• [RECORDS SHOWN]:
■ ■ ■ ■ ■ ■ ■

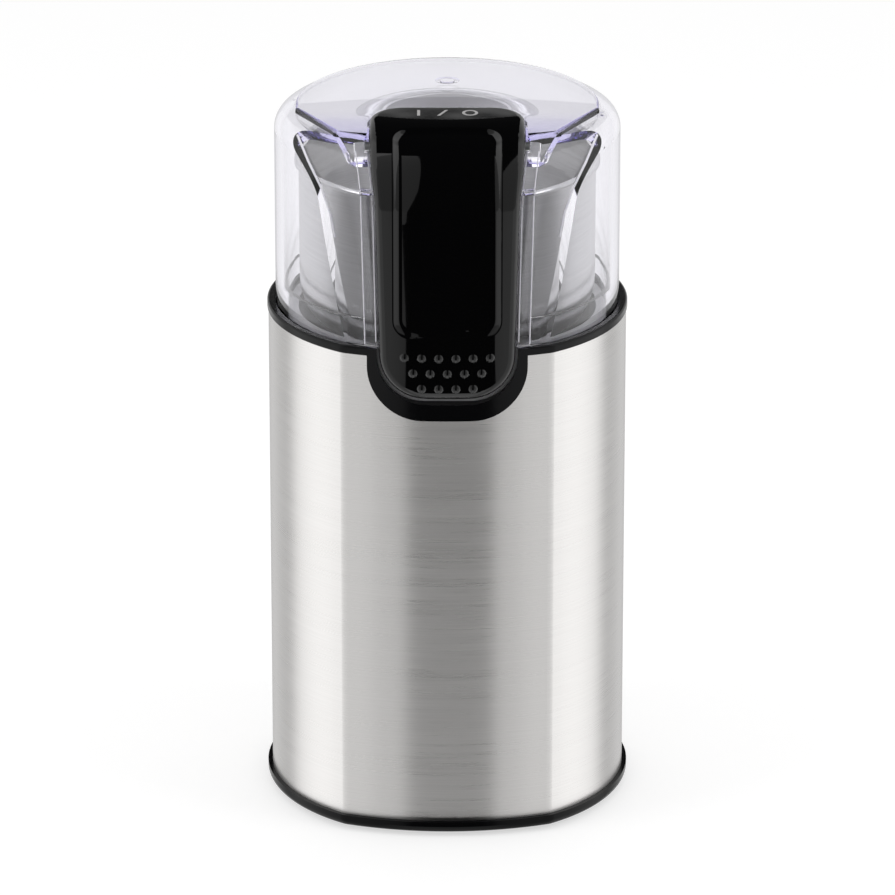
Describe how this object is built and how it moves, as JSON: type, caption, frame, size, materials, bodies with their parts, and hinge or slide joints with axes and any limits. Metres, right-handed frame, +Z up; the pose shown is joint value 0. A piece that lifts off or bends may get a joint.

■ ■ ■ ■ ■ ■ ■

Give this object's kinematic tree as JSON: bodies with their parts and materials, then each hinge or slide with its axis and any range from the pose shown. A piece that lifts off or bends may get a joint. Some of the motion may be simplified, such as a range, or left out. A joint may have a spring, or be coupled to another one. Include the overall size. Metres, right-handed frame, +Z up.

■ ■ ■ ■ ■ ■ ■

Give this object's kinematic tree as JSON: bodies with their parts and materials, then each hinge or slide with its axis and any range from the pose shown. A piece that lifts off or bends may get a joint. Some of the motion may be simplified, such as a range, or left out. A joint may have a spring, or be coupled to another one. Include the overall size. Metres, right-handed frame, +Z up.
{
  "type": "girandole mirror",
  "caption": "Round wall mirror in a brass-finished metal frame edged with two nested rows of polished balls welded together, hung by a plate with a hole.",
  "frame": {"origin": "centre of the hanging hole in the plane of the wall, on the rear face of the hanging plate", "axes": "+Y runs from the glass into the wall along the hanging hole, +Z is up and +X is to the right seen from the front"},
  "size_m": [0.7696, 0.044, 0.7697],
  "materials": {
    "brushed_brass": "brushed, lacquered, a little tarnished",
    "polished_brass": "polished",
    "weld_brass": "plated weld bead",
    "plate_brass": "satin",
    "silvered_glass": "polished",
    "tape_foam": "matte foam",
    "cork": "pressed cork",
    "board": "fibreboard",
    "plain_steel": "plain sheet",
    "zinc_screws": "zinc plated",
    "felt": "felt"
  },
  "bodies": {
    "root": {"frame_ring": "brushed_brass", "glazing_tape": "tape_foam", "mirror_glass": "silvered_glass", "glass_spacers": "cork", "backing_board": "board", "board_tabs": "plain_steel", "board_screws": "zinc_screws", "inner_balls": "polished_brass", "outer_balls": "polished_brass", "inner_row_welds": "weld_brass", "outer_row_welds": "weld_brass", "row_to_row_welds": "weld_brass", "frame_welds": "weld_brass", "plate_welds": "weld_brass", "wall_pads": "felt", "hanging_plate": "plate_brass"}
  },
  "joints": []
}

■ ■ ■ ■ ■ ■ ■

• [INSTRUCTIONS FOR THE TASK]:
Give only the count of lines in the data that include the string "caption".

• [TASK RESULT]:
2